> [RECORDS FOR THIS TASK]
-------------------------
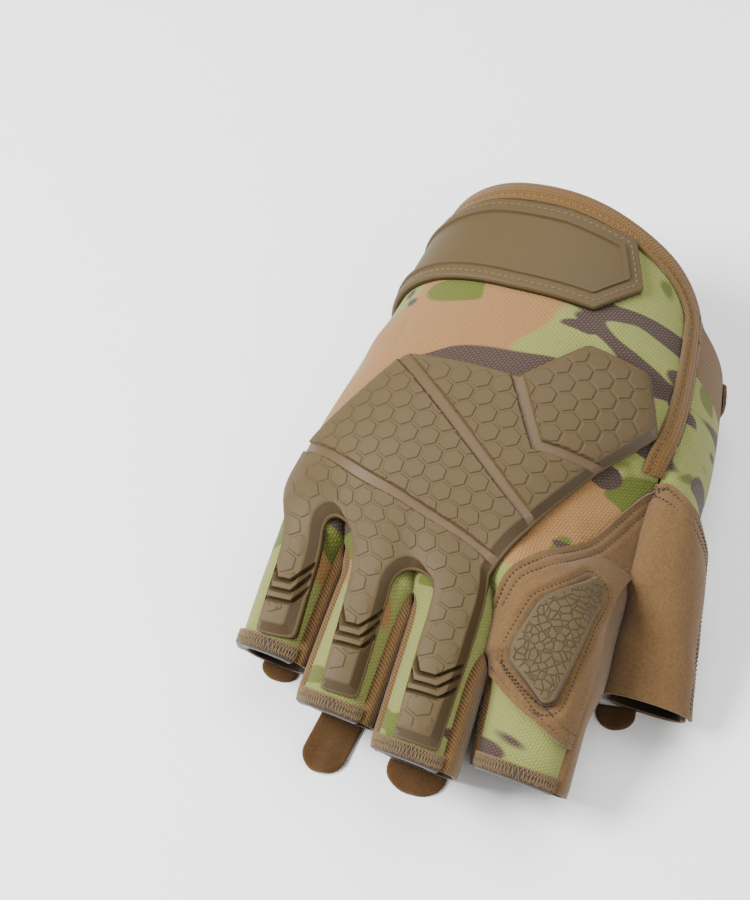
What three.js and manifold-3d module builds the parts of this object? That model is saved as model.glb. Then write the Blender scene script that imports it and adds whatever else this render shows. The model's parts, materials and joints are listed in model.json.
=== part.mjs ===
-------------------------
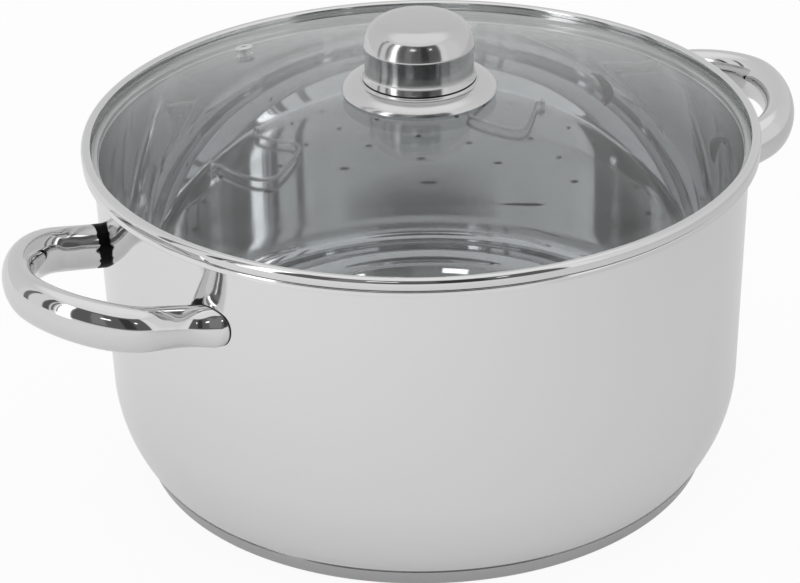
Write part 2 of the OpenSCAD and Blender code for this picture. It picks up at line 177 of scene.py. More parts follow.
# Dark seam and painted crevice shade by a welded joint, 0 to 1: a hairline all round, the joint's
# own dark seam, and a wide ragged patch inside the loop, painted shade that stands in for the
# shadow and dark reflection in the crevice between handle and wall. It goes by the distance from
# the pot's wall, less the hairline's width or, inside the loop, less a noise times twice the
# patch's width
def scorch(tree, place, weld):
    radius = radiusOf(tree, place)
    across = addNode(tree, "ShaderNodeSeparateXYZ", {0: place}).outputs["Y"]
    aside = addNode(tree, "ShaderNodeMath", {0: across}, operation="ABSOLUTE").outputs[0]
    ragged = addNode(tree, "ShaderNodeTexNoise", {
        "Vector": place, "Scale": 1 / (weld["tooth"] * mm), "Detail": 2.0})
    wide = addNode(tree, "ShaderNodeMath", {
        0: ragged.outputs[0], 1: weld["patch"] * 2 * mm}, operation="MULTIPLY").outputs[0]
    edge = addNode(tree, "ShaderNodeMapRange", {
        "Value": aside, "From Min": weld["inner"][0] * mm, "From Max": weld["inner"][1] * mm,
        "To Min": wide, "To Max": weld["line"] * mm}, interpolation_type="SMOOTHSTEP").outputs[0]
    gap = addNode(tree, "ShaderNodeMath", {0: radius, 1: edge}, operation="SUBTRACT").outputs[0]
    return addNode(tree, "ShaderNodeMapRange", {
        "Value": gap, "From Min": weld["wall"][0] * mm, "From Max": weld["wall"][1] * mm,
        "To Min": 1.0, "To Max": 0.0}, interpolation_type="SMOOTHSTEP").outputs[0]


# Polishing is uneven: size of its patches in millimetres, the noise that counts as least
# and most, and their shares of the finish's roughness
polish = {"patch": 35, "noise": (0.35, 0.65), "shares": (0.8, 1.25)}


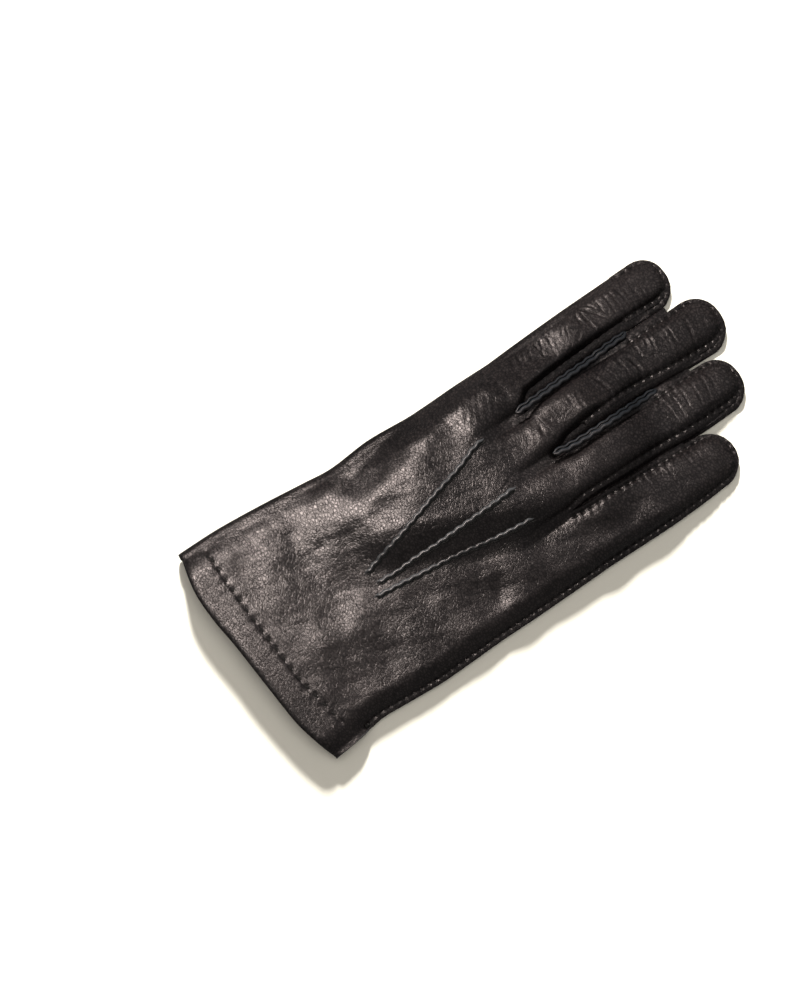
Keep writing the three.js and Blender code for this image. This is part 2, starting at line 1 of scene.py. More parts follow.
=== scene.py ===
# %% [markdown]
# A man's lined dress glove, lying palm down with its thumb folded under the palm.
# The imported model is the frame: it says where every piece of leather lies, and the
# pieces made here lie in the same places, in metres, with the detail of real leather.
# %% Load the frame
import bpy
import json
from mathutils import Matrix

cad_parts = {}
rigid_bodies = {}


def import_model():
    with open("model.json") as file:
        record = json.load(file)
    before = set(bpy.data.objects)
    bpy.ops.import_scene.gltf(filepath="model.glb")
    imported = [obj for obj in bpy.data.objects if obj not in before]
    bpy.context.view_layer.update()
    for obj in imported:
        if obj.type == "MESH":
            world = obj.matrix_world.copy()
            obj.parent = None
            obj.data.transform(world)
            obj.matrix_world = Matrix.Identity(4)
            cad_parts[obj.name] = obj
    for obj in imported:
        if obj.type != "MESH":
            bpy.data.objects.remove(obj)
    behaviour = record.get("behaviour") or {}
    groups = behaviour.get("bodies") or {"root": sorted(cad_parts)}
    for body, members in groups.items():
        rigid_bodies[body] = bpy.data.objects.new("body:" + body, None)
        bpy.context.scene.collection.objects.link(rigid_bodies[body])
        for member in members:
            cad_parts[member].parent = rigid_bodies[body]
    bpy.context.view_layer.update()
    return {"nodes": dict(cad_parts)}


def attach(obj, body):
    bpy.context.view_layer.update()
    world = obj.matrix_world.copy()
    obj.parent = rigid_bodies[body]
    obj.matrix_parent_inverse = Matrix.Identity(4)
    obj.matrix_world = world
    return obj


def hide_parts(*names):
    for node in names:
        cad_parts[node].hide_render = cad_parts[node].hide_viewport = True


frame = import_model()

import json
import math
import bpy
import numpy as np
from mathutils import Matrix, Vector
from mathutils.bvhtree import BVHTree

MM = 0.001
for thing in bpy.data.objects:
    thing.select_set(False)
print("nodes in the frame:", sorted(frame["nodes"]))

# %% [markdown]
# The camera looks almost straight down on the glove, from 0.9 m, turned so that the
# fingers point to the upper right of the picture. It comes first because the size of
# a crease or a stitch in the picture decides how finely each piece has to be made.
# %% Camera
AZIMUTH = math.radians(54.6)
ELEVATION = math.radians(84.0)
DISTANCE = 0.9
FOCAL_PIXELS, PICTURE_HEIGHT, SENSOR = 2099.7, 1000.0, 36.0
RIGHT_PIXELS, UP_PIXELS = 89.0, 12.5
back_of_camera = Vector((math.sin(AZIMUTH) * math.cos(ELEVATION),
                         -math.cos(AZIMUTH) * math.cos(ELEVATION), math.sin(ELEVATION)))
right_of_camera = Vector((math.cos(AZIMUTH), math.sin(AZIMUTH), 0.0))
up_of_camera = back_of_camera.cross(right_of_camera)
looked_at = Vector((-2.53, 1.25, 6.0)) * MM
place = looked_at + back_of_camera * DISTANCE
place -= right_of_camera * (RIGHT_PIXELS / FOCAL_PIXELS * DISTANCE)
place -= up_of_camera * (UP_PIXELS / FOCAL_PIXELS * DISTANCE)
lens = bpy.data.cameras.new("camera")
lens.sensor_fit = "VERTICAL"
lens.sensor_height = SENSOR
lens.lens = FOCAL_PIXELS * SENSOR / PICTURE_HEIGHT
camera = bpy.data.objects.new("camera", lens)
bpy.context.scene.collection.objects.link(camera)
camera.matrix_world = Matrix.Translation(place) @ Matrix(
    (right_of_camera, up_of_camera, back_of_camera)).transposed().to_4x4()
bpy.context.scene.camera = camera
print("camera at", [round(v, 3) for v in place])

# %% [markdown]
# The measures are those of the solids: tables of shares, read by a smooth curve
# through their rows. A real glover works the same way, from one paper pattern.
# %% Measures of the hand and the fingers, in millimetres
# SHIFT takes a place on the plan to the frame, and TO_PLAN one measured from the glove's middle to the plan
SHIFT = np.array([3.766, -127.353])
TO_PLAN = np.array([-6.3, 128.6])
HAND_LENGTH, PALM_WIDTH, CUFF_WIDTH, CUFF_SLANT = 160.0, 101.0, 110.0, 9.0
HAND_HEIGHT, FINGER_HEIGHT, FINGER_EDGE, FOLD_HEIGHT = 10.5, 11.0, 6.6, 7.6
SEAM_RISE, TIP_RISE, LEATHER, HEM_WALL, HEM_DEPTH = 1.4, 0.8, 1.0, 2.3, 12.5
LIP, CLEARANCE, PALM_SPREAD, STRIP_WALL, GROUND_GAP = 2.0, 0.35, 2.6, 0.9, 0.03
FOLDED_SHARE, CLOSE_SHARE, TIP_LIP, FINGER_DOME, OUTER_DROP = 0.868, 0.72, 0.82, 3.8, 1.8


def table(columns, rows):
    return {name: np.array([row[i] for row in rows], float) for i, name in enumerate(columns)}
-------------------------
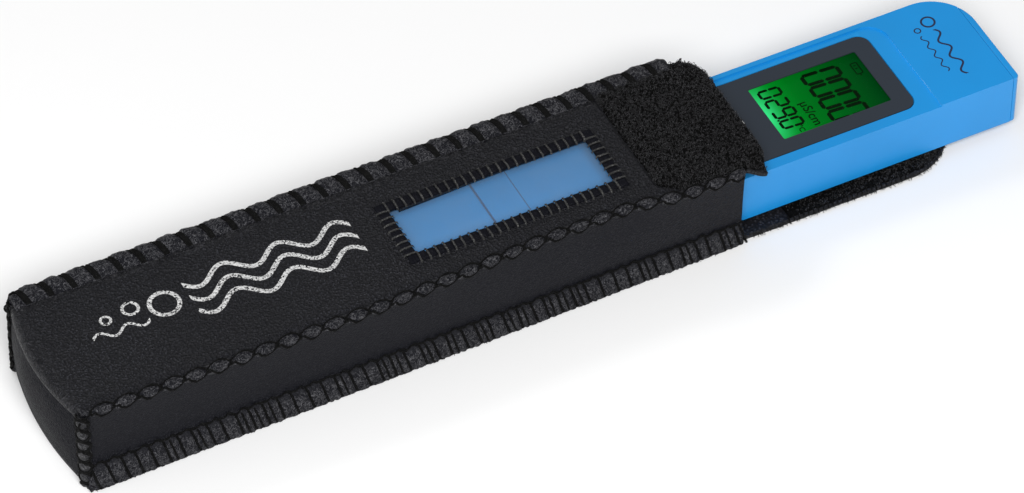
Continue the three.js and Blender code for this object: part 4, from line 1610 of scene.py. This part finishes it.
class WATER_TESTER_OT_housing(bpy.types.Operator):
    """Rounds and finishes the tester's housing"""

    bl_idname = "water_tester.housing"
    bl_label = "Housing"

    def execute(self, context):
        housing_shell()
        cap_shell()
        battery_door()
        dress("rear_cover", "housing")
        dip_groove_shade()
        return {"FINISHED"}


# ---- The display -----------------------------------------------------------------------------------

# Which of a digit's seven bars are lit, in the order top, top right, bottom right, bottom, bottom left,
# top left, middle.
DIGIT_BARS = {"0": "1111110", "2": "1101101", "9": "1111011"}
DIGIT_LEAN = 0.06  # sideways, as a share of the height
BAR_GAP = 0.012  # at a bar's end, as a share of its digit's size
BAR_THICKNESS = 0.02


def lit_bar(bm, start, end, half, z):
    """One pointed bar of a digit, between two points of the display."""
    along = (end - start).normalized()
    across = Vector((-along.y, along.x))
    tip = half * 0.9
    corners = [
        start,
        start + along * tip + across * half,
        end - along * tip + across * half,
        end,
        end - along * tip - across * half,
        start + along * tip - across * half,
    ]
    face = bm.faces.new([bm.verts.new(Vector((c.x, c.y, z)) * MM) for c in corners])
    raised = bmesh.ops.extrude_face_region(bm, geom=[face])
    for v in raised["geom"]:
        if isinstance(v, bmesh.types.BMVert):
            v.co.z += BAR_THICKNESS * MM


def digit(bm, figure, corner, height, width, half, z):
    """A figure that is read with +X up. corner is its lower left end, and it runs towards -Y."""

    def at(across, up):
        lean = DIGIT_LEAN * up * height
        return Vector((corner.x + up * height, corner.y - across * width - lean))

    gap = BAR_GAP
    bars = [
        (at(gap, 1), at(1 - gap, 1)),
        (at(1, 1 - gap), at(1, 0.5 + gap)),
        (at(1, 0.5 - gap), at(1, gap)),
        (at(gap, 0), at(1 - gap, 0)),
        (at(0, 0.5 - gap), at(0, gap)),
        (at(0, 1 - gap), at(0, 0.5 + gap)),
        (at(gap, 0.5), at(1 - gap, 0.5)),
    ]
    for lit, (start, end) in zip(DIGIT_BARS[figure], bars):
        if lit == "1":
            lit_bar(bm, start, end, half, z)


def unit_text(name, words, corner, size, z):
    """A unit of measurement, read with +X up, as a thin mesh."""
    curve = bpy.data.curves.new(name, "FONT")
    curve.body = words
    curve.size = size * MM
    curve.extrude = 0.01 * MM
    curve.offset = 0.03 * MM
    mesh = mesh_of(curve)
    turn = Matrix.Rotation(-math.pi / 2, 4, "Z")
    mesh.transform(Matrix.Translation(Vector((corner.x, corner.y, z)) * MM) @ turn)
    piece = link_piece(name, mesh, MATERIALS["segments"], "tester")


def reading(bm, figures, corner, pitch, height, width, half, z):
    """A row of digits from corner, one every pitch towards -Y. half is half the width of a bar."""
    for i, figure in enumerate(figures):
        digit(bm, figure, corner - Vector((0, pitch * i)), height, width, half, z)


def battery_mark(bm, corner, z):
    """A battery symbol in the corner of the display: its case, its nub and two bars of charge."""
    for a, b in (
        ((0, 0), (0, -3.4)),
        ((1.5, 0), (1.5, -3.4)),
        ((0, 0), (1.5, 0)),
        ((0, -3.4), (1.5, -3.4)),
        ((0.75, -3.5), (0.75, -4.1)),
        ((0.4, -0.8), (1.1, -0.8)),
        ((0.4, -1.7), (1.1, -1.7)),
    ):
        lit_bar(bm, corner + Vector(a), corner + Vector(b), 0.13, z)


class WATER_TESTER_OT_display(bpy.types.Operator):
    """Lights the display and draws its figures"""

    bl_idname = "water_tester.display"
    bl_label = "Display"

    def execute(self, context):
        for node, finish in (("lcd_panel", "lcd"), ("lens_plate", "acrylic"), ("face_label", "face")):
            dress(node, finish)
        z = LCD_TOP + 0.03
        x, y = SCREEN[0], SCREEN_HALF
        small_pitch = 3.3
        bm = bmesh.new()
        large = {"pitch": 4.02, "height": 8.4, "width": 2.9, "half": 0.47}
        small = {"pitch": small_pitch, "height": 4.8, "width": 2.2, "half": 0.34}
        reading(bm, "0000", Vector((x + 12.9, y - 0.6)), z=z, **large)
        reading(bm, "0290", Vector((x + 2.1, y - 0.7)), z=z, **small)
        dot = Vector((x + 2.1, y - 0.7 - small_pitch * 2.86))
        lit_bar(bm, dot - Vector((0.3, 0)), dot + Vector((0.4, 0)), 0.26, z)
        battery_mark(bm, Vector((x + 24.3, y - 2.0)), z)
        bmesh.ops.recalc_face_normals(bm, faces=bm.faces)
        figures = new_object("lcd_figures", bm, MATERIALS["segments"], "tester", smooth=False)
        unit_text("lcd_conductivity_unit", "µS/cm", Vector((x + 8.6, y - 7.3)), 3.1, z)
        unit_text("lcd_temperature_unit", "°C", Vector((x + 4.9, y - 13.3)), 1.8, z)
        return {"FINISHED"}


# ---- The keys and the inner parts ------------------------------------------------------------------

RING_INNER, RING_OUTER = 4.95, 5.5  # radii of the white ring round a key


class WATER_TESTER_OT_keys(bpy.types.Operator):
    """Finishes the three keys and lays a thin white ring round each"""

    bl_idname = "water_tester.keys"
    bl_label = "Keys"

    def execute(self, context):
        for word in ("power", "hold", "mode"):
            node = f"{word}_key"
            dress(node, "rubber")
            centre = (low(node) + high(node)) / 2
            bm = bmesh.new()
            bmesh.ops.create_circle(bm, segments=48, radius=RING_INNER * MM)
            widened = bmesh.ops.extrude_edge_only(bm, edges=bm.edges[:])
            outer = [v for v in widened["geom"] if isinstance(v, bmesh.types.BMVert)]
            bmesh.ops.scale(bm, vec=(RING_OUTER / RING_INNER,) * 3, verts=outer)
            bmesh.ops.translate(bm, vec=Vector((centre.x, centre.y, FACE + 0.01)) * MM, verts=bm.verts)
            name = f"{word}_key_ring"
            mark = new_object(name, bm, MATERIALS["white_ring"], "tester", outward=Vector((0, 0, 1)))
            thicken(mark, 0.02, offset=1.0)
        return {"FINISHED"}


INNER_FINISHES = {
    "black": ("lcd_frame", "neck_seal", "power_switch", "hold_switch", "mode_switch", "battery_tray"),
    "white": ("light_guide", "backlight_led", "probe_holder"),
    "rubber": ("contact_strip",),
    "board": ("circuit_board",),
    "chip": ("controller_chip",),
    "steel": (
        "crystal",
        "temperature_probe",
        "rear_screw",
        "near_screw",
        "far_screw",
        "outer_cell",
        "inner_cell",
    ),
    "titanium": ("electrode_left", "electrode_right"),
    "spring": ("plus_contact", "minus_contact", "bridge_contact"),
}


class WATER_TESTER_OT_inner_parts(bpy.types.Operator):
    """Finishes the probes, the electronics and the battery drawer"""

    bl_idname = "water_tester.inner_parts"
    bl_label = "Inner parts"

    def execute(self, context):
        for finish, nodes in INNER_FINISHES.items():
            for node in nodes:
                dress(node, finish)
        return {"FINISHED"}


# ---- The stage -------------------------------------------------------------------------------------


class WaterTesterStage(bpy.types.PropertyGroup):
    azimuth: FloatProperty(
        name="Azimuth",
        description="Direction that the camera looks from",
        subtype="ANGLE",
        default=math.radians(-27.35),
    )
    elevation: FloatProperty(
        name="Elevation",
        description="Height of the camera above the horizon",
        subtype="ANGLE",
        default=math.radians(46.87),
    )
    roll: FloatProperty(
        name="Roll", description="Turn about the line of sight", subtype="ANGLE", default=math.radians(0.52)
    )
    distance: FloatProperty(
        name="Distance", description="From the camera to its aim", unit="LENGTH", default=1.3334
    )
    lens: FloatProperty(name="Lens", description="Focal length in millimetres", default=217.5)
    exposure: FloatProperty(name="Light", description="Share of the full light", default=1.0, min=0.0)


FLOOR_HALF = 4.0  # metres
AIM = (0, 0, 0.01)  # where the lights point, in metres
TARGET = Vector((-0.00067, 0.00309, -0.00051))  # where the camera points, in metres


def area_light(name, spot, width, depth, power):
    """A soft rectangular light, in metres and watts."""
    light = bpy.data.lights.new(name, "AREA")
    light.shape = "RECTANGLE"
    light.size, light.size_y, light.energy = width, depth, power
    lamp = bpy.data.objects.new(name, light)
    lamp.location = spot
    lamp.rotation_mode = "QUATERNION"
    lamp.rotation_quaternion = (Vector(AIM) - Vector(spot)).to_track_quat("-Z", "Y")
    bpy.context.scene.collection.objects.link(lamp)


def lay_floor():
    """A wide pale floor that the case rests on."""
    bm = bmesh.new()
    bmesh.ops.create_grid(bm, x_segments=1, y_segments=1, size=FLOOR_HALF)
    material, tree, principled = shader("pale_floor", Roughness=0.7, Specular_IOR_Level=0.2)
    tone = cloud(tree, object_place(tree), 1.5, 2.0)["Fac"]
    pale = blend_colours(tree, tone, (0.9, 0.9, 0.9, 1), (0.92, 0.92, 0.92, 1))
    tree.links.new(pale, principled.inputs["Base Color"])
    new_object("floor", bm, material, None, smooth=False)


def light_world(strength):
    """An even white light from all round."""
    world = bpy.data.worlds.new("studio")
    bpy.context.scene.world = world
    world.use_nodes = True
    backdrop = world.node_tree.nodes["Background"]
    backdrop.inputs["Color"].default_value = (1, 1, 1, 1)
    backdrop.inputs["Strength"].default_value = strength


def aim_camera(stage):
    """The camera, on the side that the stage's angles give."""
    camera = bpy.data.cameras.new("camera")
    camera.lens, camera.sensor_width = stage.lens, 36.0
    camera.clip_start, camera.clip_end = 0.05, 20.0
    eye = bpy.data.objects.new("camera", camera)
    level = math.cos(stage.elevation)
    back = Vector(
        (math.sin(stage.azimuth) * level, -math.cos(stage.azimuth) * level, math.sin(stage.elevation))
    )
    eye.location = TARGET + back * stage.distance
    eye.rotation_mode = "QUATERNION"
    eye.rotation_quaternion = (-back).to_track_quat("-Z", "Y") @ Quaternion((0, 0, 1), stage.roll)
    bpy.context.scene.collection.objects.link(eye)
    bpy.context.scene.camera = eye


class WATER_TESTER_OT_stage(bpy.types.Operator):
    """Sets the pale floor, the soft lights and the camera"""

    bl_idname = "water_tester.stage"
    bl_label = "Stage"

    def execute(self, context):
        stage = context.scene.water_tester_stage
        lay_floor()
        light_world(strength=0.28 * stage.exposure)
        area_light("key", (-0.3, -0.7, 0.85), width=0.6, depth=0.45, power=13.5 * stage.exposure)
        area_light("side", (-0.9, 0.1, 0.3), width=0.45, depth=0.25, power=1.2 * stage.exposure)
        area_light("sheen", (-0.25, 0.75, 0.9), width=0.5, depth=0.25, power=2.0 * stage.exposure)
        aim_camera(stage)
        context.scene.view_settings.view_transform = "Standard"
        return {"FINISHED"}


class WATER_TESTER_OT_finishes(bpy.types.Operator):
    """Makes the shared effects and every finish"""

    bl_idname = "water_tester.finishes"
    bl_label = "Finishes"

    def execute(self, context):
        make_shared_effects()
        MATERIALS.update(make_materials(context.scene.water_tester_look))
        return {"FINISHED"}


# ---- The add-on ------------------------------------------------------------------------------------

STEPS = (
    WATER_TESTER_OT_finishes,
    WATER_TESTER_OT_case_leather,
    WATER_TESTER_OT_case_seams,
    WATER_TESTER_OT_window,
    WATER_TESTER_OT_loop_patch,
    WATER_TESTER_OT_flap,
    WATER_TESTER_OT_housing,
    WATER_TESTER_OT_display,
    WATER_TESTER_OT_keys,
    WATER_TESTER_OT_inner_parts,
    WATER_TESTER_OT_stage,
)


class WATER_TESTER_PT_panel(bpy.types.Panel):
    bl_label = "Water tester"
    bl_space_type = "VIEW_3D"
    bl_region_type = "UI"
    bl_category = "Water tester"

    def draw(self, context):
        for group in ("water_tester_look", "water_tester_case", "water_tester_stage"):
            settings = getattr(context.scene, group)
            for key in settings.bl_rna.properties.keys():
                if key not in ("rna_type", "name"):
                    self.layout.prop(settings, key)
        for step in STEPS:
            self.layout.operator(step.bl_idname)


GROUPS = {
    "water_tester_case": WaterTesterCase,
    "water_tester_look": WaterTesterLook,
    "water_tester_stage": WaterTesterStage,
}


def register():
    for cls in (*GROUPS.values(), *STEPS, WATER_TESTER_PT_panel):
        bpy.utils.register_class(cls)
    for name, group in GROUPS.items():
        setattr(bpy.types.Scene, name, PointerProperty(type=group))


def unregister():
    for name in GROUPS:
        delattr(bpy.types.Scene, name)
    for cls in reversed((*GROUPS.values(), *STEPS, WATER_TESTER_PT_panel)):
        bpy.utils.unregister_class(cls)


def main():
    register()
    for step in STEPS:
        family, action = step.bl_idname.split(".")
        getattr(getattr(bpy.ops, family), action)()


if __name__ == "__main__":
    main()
-------------------------
> [WORK TO DO] Copy out each line of the entries that holds "follow".

> [OUTPUT BELOW]
Write part 2 of the OpenSCAD and Blender code for this picture. It picks up at line 177 of scene.py. More parts follow.
Keep writing the three.js and Blender code for this image. This is part 2, starting at line 1 of scene.py. More parts follow.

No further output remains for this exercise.